Friday, September 27, 2024

Harris' Best Option? Throw Biden Under the Bus


Vice President Kamala Harris didn't have a very good Thursday. I was waiting for Hurricane Helene to kick my kiester all over the state of Georgia and I still had a better day than she did.

One of the "highlights" for Harris was President Joe Biden's appearance on "The View," where he talked about how Harris had been knee-deep in decisions on both foreign and domestic policy.

There's just one problem with that. The Biden administration's domestic and foreign policy has been an absolute disaster.

As Harris campaigns, she's been saddled with one question that she simply ignores: What stopped you from doing all this in the last three and a half years?

Biden's comments on "The View" only made that question more salient. If she was so involved, what stopped her from addressing literally anything she says she can fix if elected?

What this means is that Kamala Harris has really one option to escape from, well... *gestures at everything*

She needs to throw Biden under the bus.

Vice presidents don't really have the authority to roll out their own agenda. Her best hope in shielding herself from criticism for what she hasn't done would be to say that Biden is a senile, old man who doesn't know what pants are most of the time so he's wrong to say she was involved in policy discussion. Harris needs to argue that she wasn't allowed to address any of the concerns of Americans with any of the things she's absolutely sure would fix the problems.
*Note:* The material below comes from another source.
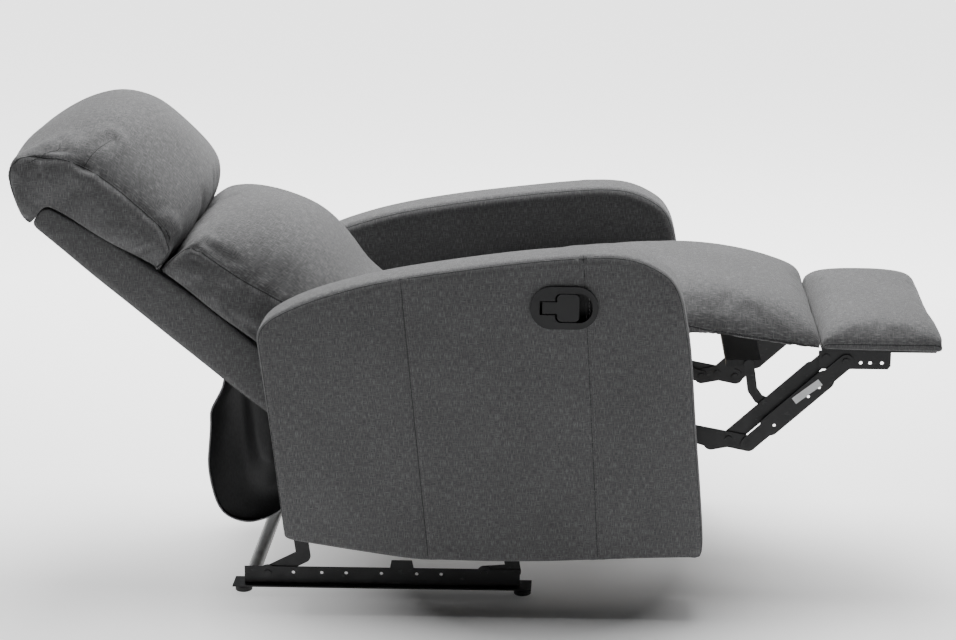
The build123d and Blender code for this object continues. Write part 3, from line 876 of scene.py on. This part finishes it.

Would that win her the election?

Probably not. Not in and of itself, anyway. She'd also have to make a lot of sense in her own right, something she's shown she's pathologically incapable of doing, but at least then she might have a shot.

And really, what's the downside? Anyone who loves Biden enough to get furious is still going to vote for her because they're terrified of a Trump presidency all over again. The people on the right aren't going to buy it, but they're not going to vote for her anyway. The only people it might impact are the people Harris would need to win over.

Sure, that'll make it harder to try and leverage incumbency to any degree while also pretending to be a Washington outsider, but that's not working for her anyway.

I just don't think she'll do it.

See, Kamala Harris doesn't think about anyone but her fellow leftists. If she did, she wouldn't have picked someone like Minnesota Governor Tim Walz as a running mate. She'd have gone for someone more appealing to the center, giving those folks someone to vote for. Instead, she went with Walz, a man she had to know had some baggage from his much-touted military time to say nothing of his time as governor.

Harris needs someone to talk her into it, but if the people surrounding her couldn't talk her out of Walz, I don't think they'd talk her into dumping Biden.

So, while I think Harris throwing Biden under the bus is the right play, I don't think she will ever consider it. It's not loyalty to Biden so much as she's incapable of thinking beyond her progressive bubble.